By Sophia Yin, DVM, MS
Reader Question: I've taken in a stray cat that's about one year old and has been spayed. She's very affectionate; however, sometimes when I pet her she either bites or scratches me. How can I stop her from doing this?
Answer: Have you heard the joke about the patient who visits the doctor? The patient comes in and asks, “Hey Doc. My arm hurts when I lift it like this. What should I do?” The doctor replies, “Don't do that.”
Sounds silly, but the same advice goes here. If your cat bites and scratches when you pet her, don't pet her. I mean don't pet her when she's going to bite and scratch, not don't pet her ever at all.
So what's the deal? You'd think that if you feed your cat and give her a good home the least she could do is let you pet her at will.
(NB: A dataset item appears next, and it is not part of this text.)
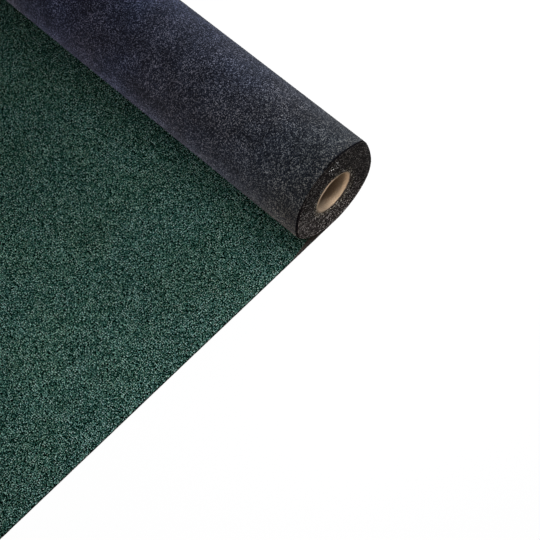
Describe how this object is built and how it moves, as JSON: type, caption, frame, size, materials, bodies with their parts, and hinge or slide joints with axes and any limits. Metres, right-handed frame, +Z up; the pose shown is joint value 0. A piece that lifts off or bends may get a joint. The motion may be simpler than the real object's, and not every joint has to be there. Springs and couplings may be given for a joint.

But just like people, cats can only take so much. They might like the petting at first. But when enough is enough, they'll let you know. The tail will twitch, the ears will flatten, and the skin may develop a nervous tick. At this point they're practically screaming in plain English, “Stop! I can't take anymore!” If you continue, they'll give you a sign you can't miss. A bite meant to hinder not to harm. If they've been punished for this behavior in the past, they'll even dart off your lap to avoid the retribution that may follow.
Now, why cats don't just leave when they're fed up I don't know. It really depends on the cat and the situation, and it could be that your cat wants you to pet her but you're just not doing it quite right. In social grooming cats groom eachother in short bouts, and much of the grooming is focused on the neck and head. So, maybe, Kitty wants you to pet but only in spurts or scratch around the ears instead of petting excitedly or in long strokes. Or maybe petting is good but only in certain places. Cats definitely have areas they tend to consider taboo. For instance, touch Kitty on the belly and she may tell you that area's off limits.
What if your cat has a low tolerance and you want to interact more? You can teach Kitty that petting is fun—it's paired with yummy treats. Pet Kitty and give her a treat before she starts getting upset. Better yet, at first only pet her while she’s eating canned food or treats you’re giving her, then pet her for short bouts, and then stop all petting and remove the food simultaneously. Then repeat the these steps multiple times until she understands that petting equals yummy food and the yummy food stops when petting stops. If she really hates the petting or has a long history of being bugged by you, you’ll have to practice a lot before she decides she always enjoys the petting. But once she gets the idea you can back-off on the treats. The main message is to always stop before you have a chance to irk her and soon you’ll have a kitty that allows at least short bouts of petting instead of one that suddenly bites.